After McGinty moved offices, she said her new accommodations have aided in building comfortable relationship with students.

“This allowed us to create an office for the vice chancellor to have a closer proximity to the students,” she said. “As you’re aware, space is tight all over campus.”

The lack of space has introduced the issue of inadequate facilities for ethnic and cultural organizations at the University, she said.

“Space is at a premium on this campus, and it is … the number one concern for student groups and organizations and also for departments and all units across the campus,” she said. “It’s really challenging [for cultural centers].”

McGinty said these organizations are unable to offer the programs and services they want for their constituencies because of the limitations. The Asian-Pacific Islander Organization, for example, has outgrown its provided space on Livingston campus.

The high demand for and the lack of large programming space have exacerbated the growing issue. She said she would be following up on an idea for the University to provide new programming space.

“One of the ideas that [Richard L. Edwards, executive vice president of Academic Affairs,] has asked me to pursue is … creating a multi-cultural center where all of those cultural centers can be housed under one roof, and there can be ample space for them to provide their programs and services and also have some multi-use programming space,” she said.

The administration is in the process of examining possibilities for the multi-cultural center, including its location and the potential to refurbish existing facilities or the possible erection of a new building, she said.

Pavel Sokolov, president of RUSA, said he was glad to see McGinty fulfill the role of vice chancellor of Student Affairs, a position that has been vacant for the past year.

Sokolov, a Rutgers Business School senior, meets with McGinty bi-monthly and acts as the intermediary between the student body and the vice chancellor, who then connects student concerns and initiatives with members of the administration.

“From my experiences with her so far, she has been a wonderful resource,” he said. “She tells me a lot about what’s going on at the University and the problems she hears from students during open office hours.”

Sokolov said their relationship is a two-way street and that McGinty advocates for the students within the administration, meeting with high-ranking officials including University President Robert L. Barchi.

As an example of her advocacy at work, he said McGinty was instrumental in extending the add/drop period for students because of the snowstorm.
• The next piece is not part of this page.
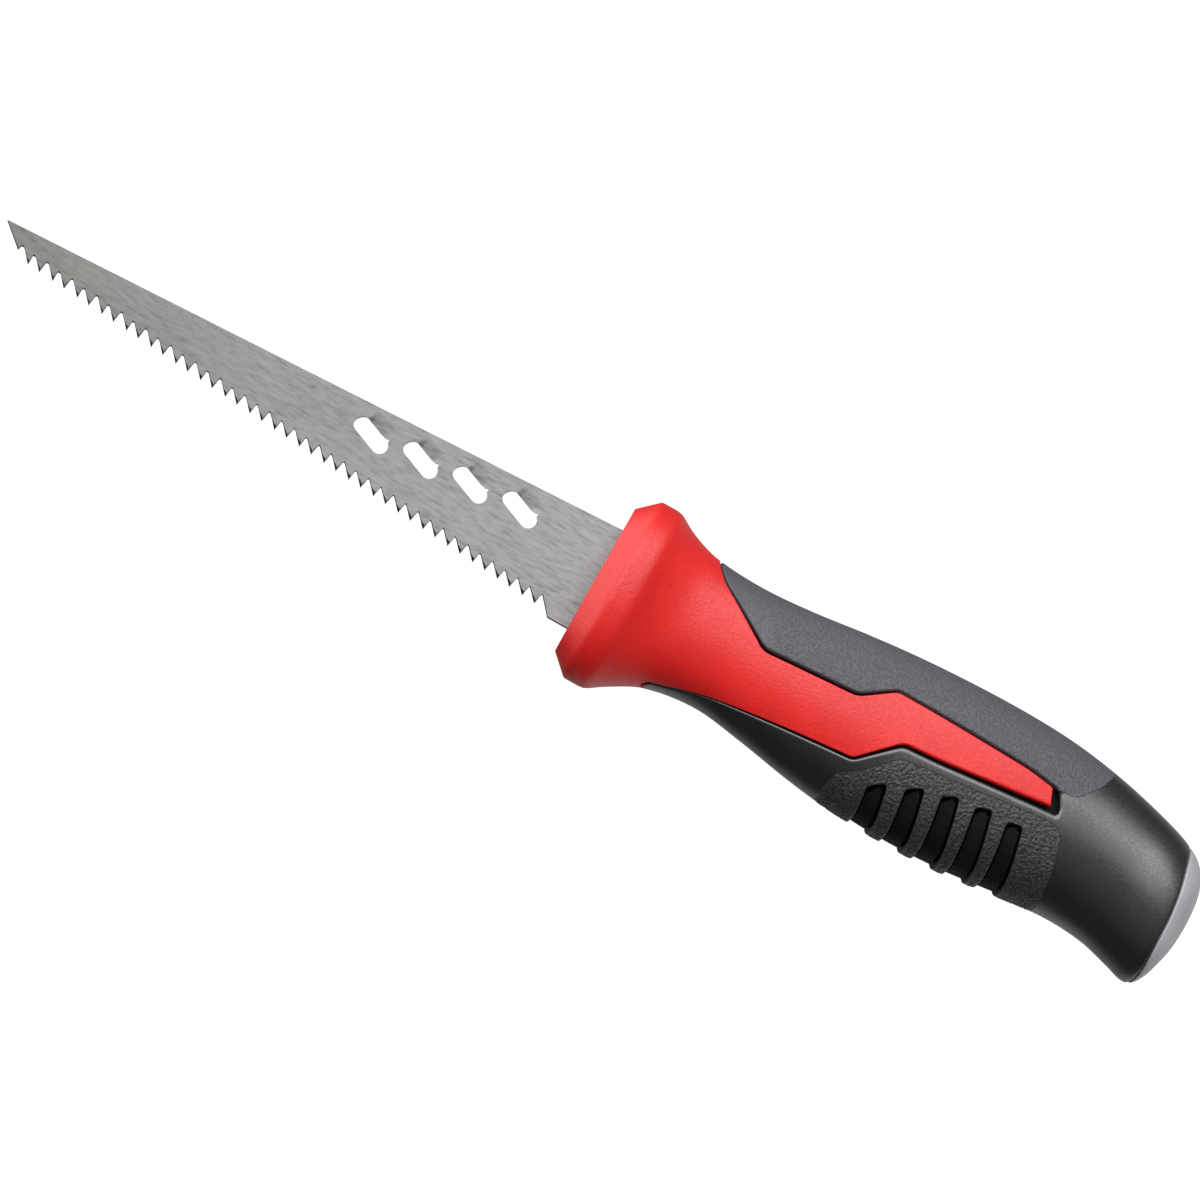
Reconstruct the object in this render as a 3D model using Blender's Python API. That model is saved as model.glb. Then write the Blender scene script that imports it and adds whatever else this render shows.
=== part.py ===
"""Drywall saw with a fixed 6 inch blade, laid on its side.

The tip points along -X, the butt along +X, the spine along +Y and the teeth along -Y. The blade lies level,
at MID_Z, so the saw rests on the flat of its guard at Z = 0. Lengths in the tables are millimetres, and
to_metres turns them into Blender's metres.

The blade's tang runs into a black core. A red guard with two side stripes, an upper grip, a smooth body, a
finger pad and a butt cap cover the core.
"""

import math

import bmesh
import bpy

MM = 0.001

# The whole tool.
BLADE_REACH = 152.4
HANDLE_LENGTH = 152.4
GUARD_HALF_HEIGHT = 22.4
GUARD_HALF_WIDTH = 17.6
GUARD_FLAT = 16.6
MID_Z = GUARD_FLAT

# The blade.
BLADE_THICKNESS = 1.3
SPINE_AT_GUARD = 13.1
SPINE_AT_TIP = 5.4
HEEL_DROP = -12.9
HEEL_FRONT = -4.3
TOOTH_COUNT = 43
FIRST_TOOTH = -147.0
LAST_TOOTH = -8.5
FIRST_GULLET_Y = 1.8
LAST_GULLET_Y = -8.9
TOOTH_DEPTH = 2.7
FIRST_TOOTH_DEPTH = 0.7
TOOTH_RAKE = 0.55
GULLET_LAND = 0.55

# The rasp holes, which follow the spine.
RASP_COUNT = 4
RASP_FIRST = (-58.4, 3.4)
RASP_PITCH = (12.3, 0.65)
RASP_HALF_LENGTH = 3.0
RASP_RADIUS = 1.95
RASP_SLOPE = math.radians(-22)
RASP_END_STEPS = 8

# The tang, inside the handle.
TANG_LENGTH = 96.0
TANG_HALF_HEIGHT = 8.0
TANG_TAPER = 1.5
TANG_HOLES = ((32.0, 0.5), (60.0, 0.5), (84.0, 0.5))
TANG_HOLE_RADIUS = 3.2
ROOT_DEPTH = 3.0
TANG_SHOULDER = 10.0

# Fits. Neighbours keep GAP between them.
GAP = 0.3
SKIN = 2.2
CORE_FRONT = 14.0
CORE_REAR = 141.0
RIB_DEPTH = 0.8
END_MARGIN = 1.0

# The handle's outer form: distance behind the guard's face, back line, belly line, half thickness.
GUARD_ROWS = (
    (0.8, 18.2, -18.2, 12.6),
    (5.4, GUARD_HALF_HEIGHT, -GUARD_HALF_HEIGHT, GUARD_HALF_WIDTH),
    (10.4, GUARD_HALF_HEIGHT, -GUARD_HALF_HEIGHT, GUARD_HALF_WIDTH),
)
HANDLE_ROWS = (
    (10.4, GUARD_HALF_HEIGHT, -GUARD_HALF_HEIGHT, GUARD_HALF_WIDTH),
    (14.8, 19.9, -19.4, 14.3),
    (22.0, 17.6, -15.7, 12.2),
    (34.0, 16.8, -13.9, 11.8),
    (46.0, 17.6, -15.3, 12.5),
    (60.0, 19.4, -17.7, 13.6),
    (72.0, 20.6, -19.1, 14.4),
    (86.0, 21.4, -19.6, 15.0),
    (100.0, 21.6, -19.0, 15.1),
    (112.0, 21.0, -17.5, 14.8),
    (124.0, 19.2, -16.2, 14.3),
    (134.0, 16.8, -16.7, 14.2),
    (142.0, 14.3, -18.7, 14.5),
    (146.0, 12.4, -19.9, 14.3),
    (148.0, 11.0, -19.5, 13.6),
    (149.4, 9.4, -17.8, 12.2),
    (150.6, 7.6, -14.4, 9.6),
    (151.7, 5.0, -10.4, 6.2),
    (HANDLE_LENGTH, 1.6, -5.6, 2.6),
)
ROUNDNESS = 2.4
RING_POINTS = 40
RING_STEP = 7.0
SHARP_ANGLE = math.radians(35)

# Plans of the pieces, seen along Z. FAR is past the handle's outline.
FAR = 30.0
STRIPE_BACK = (
    (22.6, FAR),
    (23.2, 16.5),
    (23.9, 14.4),
    (26.4, 11.4),
    (40.6, 1.7),
    (63.6, 2.8),
    (71.0, 8.2),
    (80.6, 8.0),
    (105.0, 7.2),
)
STRIPE_END = ((110.9, 6.3), (112.6, 1.7))
WINDOW_END = ((112.2, 6.2), (114.4, 1.7))
STRIPE_BELLY = (
    (86.0, -1.5),
    (77.5, -2.0),
    (69.2, -10.1),
    (50.0, -11.3),
    (35.0, -12.4),
    (29.0, -13.6),
    (22.3, -15.3),
    (20.8, -16.6),
    (20.6, -FAR),
)
BEFORE_GUARD = ((-5.0, -FAR), (-5.0, FAR))
UPPER_PLAN = (
    (15.0, FAR),
    (15.0, 5.0),
    (41.3, -2.0),
    (65.0, -1.0),
    (90.0, 4.0),
    (112.6, 6.3),
    (116.6, 6.8),
    (118.8, 9.6),
    (120.4, 12.0),
    (122.1, 15.9),
    (124.0, FAR),
)
PAD_PLAN = (
    (67.0, -FAR),
    (67.0, -16.0),
    (67.8, -13.9),
    (71.5, -12.0),
    (78.8, -5.0),
    (90.0, -4.0),
    (104.0, -2.3),
    (113.8, -1.0),
    (116.5, -1.8),
    (117.7, -4.2),
    (119.0, -8.8),
    (120.4, -14.0),
    (121.0, -FAR),
)
BUTT_SEAM = (
    (144.2, FAR),
    (144.9, 10.0),
    (145.4, 5.0),
    (146.2, 0.0),
    (146.8, -6.0),
    (147.0, -13.0),
    (147.4, -18.0),
    (148.0, -FAR),
)
BEHIND_BUTT = ((165.0, -FAR), (165.0, FAR))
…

She has also been helpful in working to change Rutgers’ policies with regard to allowing transgender students to use their preferred name on Sakai and other University web services, Sokolov said.

“She’s able to directly tell [the administration] exactly what the student opinion is,” he said. “It’s been quite successful.”

Sokolov said the feedback he gets from McGinty is essential, and her connection to the administration is invaluable to RUSA and the student body at large.

“We advocate on behalf of the students to the administration,” he said.

Megan Mastrobattista, a School of Arts and Sciences senior, said she had not heard about McGinty’s arrival on campus, but that she appreciates McGinty’s philosophy toward her position.

“She should take advice from the students because we’re the ones that know what’s happening on this campus,” she said. “She’s the one who can help improve things.”